(Data listing)
## start

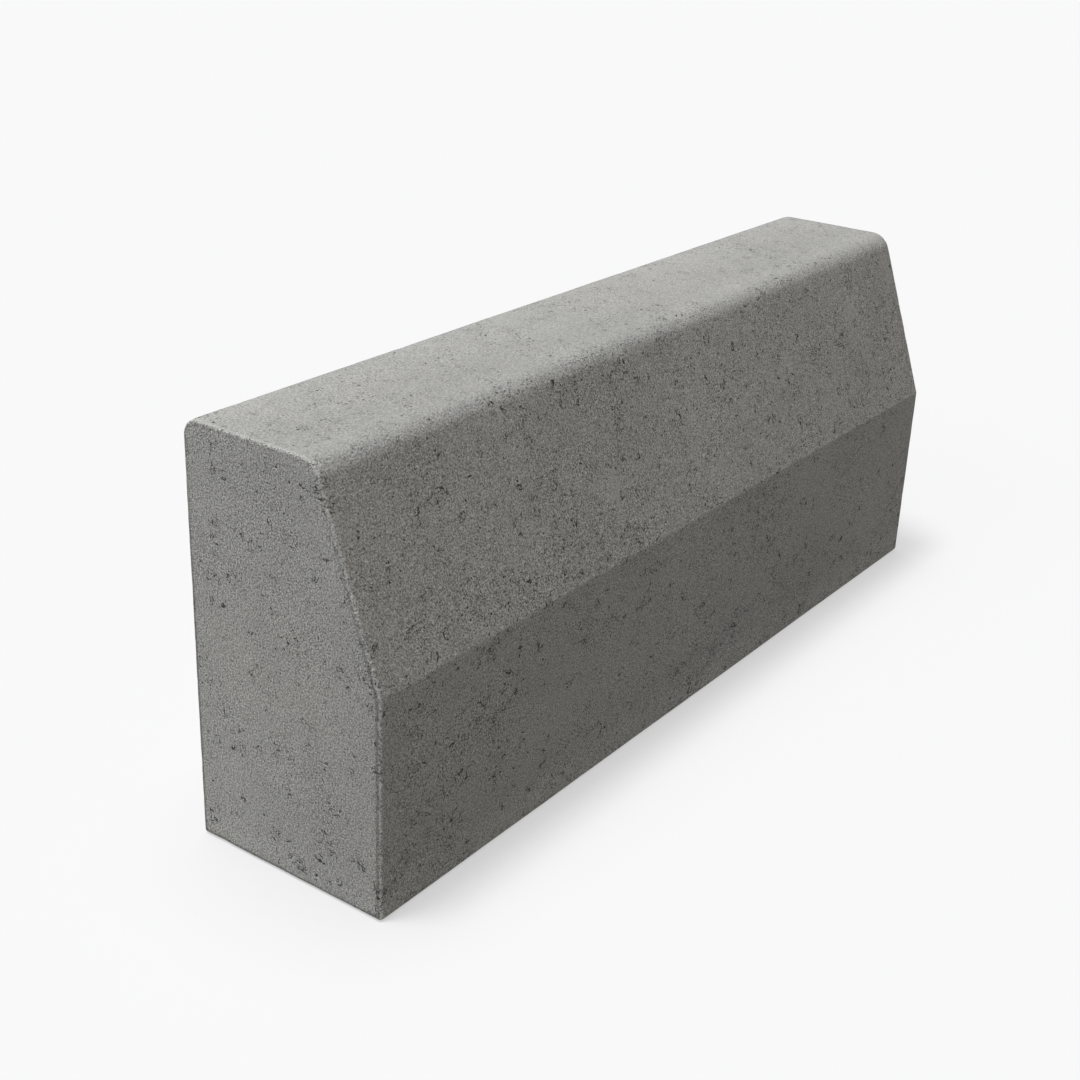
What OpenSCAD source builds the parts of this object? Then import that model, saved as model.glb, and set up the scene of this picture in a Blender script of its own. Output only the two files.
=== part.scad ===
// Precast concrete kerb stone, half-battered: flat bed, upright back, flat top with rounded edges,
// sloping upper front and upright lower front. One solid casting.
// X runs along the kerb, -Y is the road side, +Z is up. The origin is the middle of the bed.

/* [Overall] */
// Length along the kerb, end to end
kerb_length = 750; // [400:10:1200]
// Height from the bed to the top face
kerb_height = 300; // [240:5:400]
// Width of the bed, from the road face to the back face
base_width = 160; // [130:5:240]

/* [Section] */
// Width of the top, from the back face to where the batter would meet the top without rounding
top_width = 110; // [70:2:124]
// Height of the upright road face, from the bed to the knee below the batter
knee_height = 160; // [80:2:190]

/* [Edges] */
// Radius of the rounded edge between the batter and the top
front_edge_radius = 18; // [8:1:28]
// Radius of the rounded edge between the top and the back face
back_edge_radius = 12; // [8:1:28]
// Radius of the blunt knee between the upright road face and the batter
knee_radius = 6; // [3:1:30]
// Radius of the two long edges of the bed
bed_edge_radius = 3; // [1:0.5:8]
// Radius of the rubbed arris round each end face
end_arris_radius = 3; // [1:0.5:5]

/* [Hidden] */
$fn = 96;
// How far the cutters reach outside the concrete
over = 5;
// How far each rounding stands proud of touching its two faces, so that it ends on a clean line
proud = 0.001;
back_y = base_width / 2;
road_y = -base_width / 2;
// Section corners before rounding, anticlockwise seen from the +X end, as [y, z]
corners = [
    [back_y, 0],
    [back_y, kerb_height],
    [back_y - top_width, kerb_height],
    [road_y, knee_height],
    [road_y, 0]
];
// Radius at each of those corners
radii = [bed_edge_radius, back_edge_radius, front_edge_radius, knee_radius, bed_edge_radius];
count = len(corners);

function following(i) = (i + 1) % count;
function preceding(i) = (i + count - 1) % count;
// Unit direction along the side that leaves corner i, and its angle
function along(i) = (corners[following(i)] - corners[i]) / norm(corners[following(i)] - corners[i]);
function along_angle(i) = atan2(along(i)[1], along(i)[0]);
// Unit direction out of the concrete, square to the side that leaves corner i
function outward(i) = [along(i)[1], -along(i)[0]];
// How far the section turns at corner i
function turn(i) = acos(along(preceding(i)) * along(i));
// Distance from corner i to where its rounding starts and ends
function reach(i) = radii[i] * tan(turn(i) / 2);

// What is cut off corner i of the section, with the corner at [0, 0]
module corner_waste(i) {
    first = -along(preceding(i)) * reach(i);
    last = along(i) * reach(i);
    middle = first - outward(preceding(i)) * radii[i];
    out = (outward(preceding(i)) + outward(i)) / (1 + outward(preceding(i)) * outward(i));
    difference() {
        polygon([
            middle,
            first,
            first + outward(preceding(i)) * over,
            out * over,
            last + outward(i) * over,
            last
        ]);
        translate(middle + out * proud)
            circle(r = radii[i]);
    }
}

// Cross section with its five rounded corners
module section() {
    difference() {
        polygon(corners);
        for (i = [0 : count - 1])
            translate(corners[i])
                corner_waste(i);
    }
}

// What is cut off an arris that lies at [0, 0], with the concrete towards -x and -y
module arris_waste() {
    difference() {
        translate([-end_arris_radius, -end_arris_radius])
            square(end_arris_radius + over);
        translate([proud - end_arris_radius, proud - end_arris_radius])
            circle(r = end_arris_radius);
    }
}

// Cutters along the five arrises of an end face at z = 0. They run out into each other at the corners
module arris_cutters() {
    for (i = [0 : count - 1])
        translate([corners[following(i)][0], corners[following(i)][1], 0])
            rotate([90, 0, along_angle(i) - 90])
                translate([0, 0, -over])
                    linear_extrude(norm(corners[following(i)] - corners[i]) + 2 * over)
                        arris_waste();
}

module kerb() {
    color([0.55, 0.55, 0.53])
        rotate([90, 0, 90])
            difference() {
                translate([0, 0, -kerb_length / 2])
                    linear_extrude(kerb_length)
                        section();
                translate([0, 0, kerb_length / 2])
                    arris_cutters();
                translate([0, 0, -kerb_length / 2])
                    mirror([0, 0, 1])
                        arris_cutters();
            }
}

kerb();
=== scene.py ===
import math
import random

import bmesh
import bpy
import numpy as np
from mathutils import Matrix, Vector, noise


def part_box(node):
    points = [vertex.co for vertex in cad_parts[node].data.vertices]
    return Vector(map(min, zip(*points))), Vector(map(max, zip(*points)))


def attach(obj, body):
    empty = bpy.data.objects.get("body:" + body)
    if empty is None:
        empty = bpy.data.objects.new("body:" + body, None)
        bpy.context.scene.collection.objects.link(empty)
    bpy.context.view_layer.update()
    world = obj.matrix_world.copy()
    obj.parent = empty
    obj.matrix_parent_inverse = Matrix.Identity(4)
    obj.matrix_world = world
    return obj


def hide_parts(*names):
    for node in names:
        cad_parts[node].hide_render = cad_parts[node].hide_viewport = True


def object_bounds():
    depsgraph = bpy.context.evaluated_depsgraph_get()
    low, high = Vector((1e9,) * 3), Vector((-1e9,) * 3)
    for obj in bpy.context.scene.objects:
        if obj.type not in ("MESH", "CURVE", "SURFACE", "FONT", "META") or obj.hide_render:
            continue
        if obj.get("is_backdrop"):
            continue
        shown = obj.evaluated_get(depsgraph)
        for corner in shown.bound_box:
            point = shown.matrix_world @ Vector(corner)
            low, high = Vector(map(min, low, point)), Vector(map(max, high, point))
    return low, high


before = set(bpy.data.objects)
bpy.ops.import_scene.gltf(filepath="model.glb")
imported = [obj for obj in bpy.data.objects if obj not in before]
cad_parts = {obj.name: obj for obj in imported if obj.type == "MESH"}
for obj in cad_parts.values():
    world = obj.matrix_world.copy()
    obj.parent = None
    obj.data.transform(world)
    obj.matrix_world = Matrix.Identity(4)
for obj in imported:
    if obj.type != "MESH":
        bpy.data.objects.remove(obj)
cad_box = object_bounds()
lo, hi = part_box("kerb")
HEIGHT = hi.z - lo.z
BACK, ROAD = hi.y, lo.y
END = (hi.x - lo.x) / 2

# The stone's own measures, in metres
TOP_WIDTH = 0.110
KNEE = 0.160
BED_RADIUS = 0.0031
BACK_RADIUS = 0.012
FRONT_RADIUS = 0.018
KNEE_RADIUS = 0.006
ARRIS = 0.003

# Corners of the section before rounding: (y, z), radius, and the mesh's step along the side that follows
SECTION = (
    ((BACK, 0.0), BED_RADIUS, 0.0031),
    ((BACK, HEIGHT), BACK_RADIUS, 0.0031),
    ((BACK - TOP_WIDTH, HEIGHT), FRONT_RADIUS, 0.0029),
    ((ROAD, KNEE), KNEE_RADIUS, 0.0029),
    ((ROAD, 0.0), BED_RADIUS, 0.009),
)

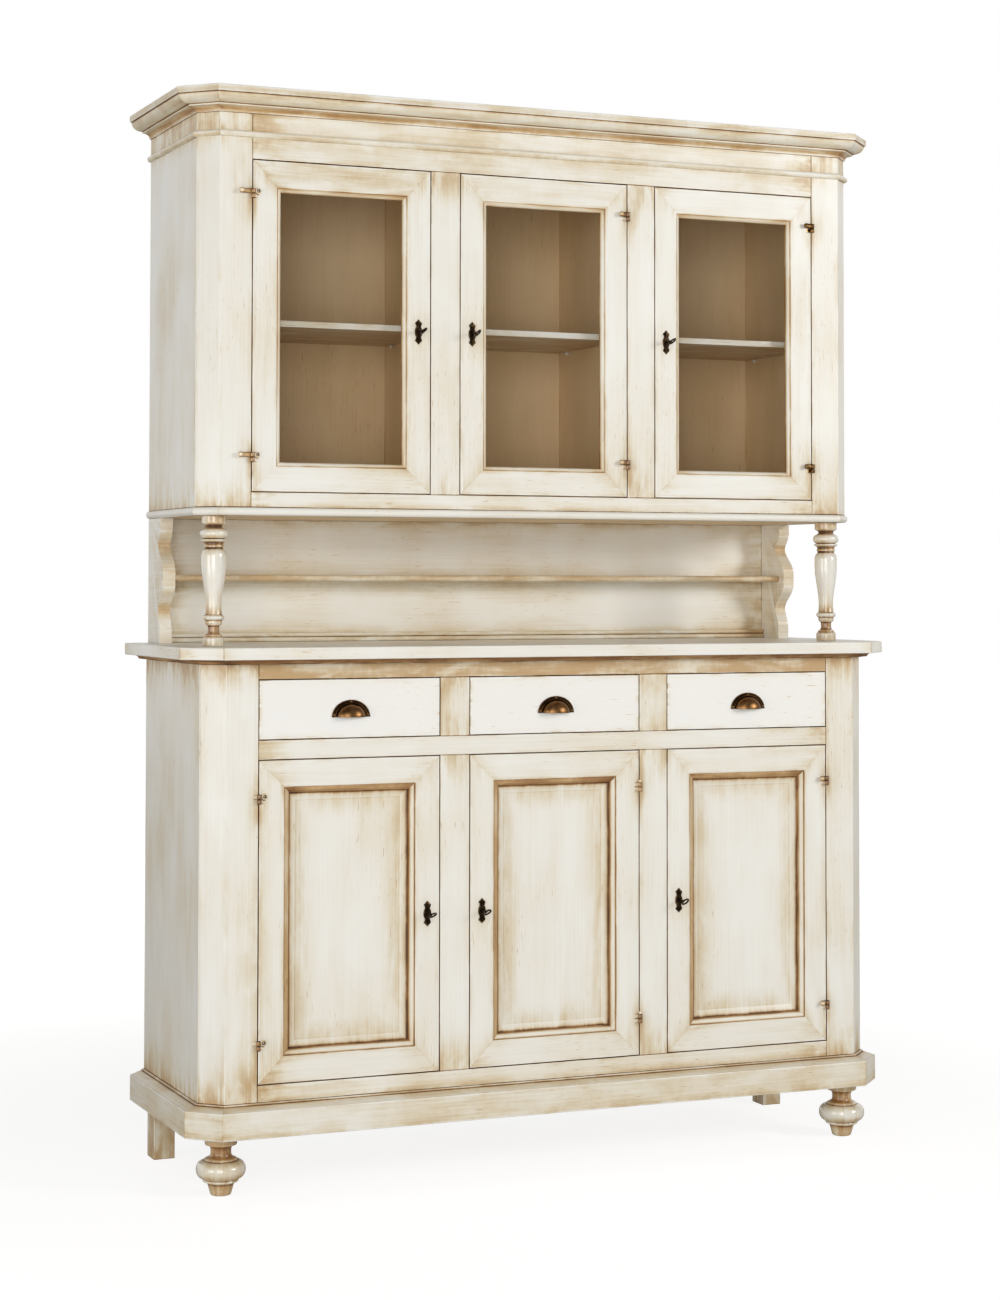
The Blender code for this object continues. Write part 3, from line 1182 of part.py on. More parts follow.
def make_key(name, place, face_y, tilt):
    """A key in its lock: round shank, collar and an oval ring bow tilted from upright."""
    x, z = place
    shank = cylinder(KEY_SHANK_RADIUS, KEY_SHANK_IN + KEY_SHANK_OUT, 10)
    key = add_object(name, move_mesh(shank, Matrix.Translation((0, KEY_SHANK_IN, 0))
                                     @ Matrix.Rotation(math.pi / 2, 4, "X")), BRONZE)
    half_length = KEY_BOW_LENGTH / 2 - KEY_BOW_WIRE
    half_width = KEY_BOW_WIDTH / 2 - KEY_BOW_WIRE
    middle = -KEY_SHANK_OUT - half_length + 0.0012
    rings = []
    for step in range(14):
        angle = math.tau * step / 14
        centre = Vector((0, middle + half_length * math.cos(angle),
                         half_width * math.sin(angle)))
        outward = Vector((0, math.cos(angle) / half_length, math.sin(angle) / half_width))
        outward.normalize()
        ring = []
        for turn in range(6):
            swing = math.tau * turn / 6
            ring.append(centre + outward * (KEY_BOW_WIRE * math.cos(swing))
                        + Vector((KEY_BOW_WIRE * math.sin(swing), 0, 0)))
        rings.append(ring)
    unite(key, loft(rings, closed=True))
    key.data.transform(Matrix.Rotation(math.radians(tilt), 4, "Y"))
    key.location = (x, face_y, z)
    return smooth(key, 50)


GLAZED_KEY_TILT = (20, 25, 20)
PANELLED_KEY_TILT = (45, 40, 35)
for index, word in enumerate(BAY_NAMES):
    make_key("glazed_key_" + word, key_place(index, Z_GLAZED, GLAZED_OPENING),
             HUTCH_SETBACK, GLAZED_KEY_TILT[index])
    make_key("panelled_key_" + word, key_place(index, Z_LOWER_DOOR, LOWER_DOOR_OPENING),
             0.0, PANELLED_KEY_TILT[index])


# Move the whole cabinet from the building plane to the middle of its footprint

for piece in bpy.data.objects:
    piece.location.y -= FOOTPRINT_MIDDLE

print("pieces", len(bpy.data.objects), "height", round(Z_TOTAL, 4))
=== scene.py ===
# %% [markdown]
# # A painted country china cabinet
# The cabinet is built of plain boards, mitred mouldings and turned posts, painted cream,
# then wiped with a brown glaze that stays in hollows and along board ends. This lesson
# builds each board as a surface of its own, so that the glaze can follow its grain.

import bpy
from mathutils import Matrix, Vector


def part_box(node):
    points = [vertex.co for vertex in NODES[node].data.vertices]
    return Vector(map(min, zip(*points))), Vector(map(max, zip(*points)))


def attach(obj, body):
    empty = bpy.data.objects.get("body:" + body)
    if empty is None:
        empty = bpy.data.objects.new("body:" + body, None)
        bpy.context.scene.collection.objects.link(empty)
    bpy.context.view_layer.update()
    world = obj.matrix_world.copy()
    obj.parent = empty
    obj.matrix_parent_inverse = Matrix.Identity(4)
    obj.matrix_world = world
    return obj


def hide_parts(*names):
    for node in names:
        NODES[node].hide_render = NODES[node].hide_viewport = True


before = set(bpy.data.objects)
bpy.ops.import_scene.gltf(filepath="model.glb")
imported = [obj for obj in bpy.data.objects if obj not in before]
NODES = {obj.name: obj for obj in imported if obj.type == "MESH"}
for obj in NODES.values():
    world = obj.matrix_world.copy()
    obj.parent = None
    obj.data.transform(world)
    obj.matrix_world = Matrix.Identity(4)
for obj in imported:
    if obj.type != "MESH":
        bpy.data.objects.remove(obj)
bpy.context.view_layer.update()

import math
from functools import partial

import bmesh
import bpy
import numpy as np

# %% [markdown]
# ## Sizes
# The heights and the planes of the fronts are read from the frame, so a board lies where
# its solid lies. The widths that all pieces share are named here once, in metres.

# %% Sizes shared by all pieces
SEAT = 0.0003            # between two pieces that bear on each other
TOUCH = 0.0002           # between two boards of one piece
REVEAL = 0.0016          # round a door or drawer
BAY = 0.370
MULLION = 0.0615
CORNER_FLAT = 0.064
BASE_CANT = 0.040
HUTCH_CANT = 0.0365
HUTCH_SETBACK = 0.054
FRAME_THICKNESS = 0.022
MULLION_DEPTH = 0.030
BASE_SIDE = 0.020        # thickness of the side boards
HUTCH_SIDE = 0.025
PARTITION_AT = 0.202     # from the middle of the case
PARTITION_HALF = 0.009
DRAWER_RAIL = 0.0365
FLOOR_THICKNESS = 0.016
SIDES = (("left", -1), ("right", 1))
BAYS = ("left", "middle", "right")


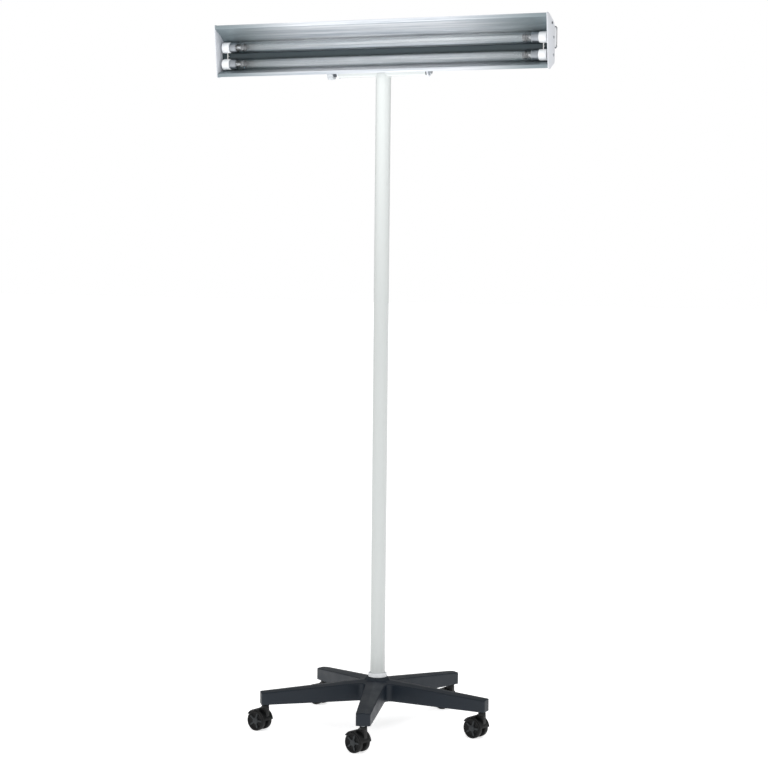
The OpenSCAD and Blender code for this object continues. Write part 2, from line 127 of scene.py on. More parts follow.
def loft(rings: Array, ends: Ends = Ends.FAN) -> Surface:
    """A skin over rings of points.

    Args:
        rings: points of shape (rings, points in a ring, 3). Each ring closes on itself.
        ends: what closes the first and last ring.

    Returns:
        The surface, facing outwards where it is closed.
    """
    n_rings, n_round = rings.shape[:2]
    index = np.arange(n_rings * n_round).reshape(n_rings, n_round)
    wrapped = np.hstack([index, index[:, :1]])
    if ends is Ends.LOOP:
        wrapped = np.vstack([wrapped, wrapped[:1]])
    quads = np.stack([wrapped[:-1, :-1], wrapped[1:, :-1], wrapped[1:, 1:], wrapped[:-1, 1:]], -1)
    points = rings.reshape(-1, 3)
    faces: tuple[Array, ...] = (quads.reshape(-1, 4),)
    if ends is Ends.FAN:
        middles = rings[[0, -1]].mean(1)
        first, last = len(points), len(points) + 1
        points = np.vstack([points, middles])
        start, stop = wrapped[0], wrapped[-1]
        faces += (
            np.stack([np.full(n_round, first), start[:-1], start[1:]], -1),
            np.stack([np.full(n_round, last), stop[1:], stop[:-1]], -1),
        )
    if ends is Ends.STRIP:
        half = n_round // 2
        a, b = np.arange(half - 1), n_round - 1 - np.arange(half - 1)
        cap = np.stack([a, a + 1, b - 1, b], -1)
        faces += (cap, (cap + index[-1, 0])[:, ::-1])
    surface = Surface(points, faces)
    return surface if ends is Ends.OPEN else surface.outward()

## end

- Work to do:
Quote, word for word, every line from the top of the entries through the line that holds "of the bed.".

- Output:
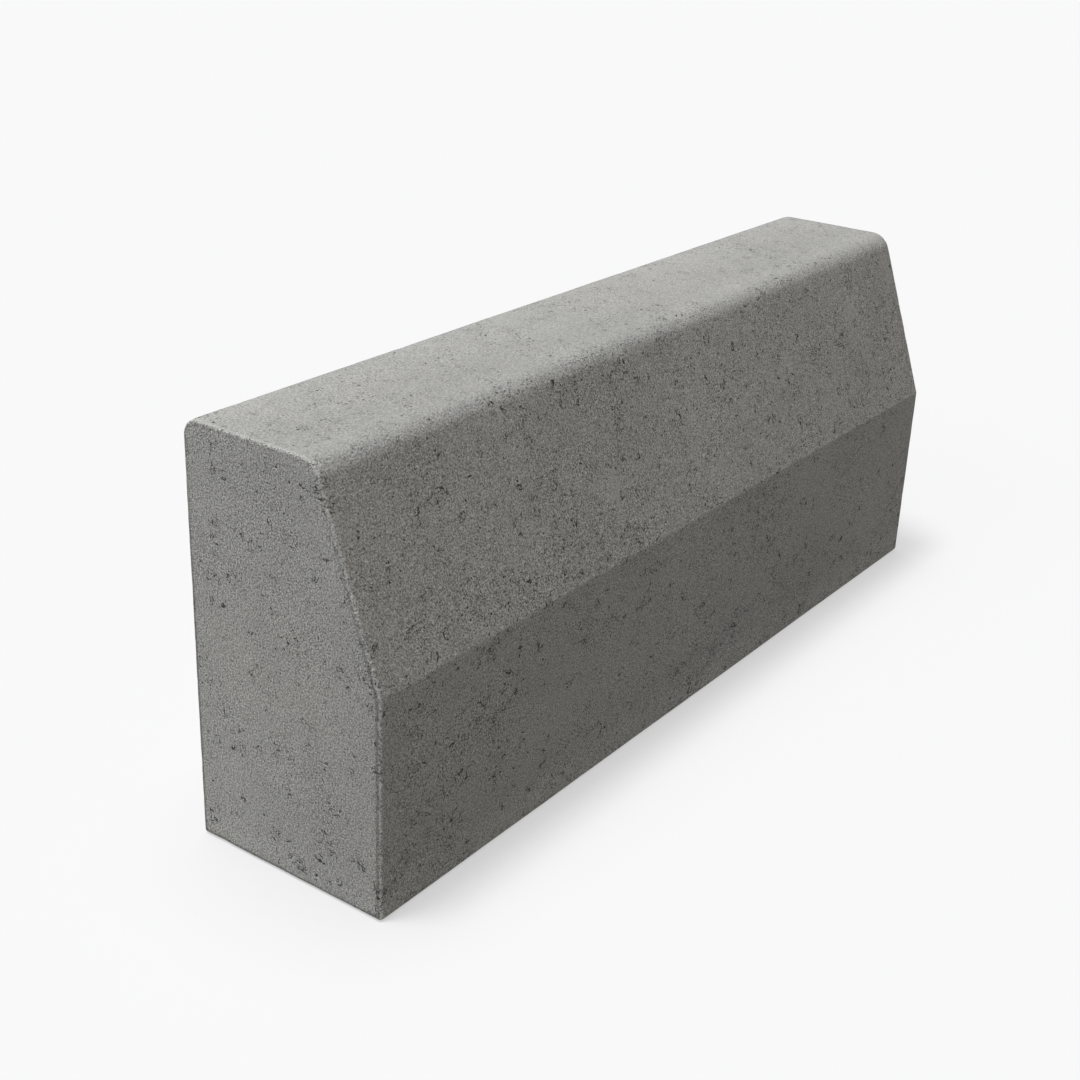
What OpenSCAD source builds the parts of this object? Then import that model, saved as model.glb, and set up the scene of this picture in a Blender script of its own. Output only the two files.
=== part.scad ===
// Precast concrete kerb stone, half-battered: flat bed, upright back, flat top with rounded edges,
// sloping upper front and upright lower front. One solid casting.
// X runs along the kerb, -Y is the road side, +Z is up. The origin is the middle of the bed.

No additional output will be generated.